Tradizionalmente, questo asimmetrico trattamento viene giustificato con l’argomento evolutivo: le nascite delle nuove generazioni sono limitate dal numero di femmine fertili, per questo motivo gli esseri umani possono tollerare la perdita degli uomini più facilmente della perdita delle donne. Ma questo non ha mai spiegato perché le donne non fertili, anche quelle ultra quarantenni, ormai oltre l’età fertile, non vanno spedite a combattere alla pari degli uomini. Oppure a bonificare le zone minate. Ci deve essere una ragione più impenetrabile, una ragione che spiega l’ingiustificata tutela di tutte le donne a scapito degli uomini in qualsiasi ambito, la tutela delle donne infertili in guerra, la tutela delle donne separate che vengono ingiustamente mantenute, la tutela delle donne che andavano in pensione prima degli uomini (e lo fanno ancora in molti paesi) senza nemmeno aver avuto gravidanze o figli, ecc. L’unica spiegazione plausibile è l’asimmetrico valore concesso dalla società agli uomini e alle donne. Alla donna, in quanto essere speciale, la società concede un plusvalore – comportamenti giudicati più indulgentemente, maggiore presunzione di credibilità, maggiore tutela e attenzione (ad esempio le date ricorrenti dell’8 marzo e del 25 novembre, e tutte le altre giornate internazionali dedite alle donne) –, che non è concesso agli uomini. Le donne stesse crescono convinte di possedere per diritto naturale questo plusvalore, di valere di più degli uomini. Per loro è legittimo ottenere di più, anche se ingiusto e se comporta sofferenza maschile (ad esempio, nella guerra loro pretendono la protezione degli uomini anche se questo può recare a quest’ultimi sofferenza e morte).

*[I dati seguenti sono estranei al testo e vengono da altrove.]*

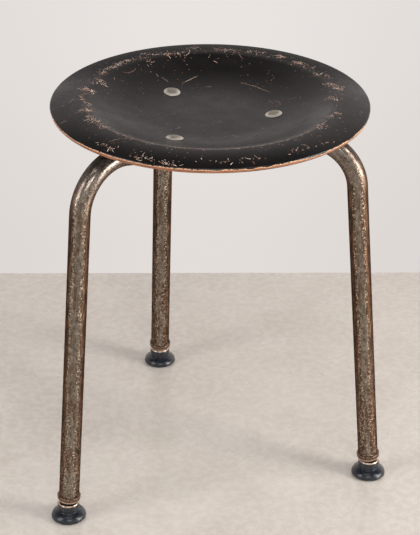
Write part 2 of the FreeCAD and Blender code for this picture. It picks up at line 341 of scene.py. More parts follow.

Quanto siamo disposti a dare?

E tutto questo è stato normalizzato dalle istituzioni, dai media, dalla scuola, dalla società. Per questo motivo sentiamo parlare continuamente di “diritti delle donne”, “tutele delle donne”, perché le donne sono state educate al privilegio e si sentono nel diritto di ottenere di più, perché per la società i bisogni femminili sono di gran lunga più importanti di quelli maschili e del danno che, la soddisfazione di questi bisogni femminili, possa recare agli uomini. Il Patriarcato è solo il modo che ha il movimento femminista per giustificare le continue richieste femminili per ottenere di più. Il rispetto che nel 1965 reclamava l’uomo alla propria compagna, quando arrivava a casa stanco dal lavoro e le dava lo stipendio, nella celebre canzone Respect di Otis Redding, divenne per tutti e tutte, due anni più tardi, un rispetto ribaltato, reclamato dalla cantante Aretha Franklin, e con lei da tutte le donne, ai loro compagni. Il rifacimento di Aretha Franklin della canzone Respect divenne un inno della lotta femminista che, come la sua narrativa, ha capovolta la storia: è il sacrificio femminile che merita il rispetto maschile. Le donne si sono erette così a giudici del comportamento maschile, e fissano gli standard, al di fuori dei quali gli uomini gettano «una macchia sull’onore di tutte le donne». In quanto detentrici di questo plusvalore, loro pretendono di ricevere dagli uomini molto di più di quanto siano disposte a dare. La società asseconda. Soltanto questo plusvalore aggiunto delle donne può spiegare quindi la netta asimmetria che avviene in ogni ambito e, in special modo, in guerra. È dovere dell’uomo sacrificare la vita a favore di lei. È diritto della donna pretenderlo. Come succede oggi in Ucraina e in ogni guerra. Come è successo sempre. Il femminismo non ringrazia: esige ed insulta. Prima o poi l’uomo dovrà decidere quanto è ancora disposto a dare.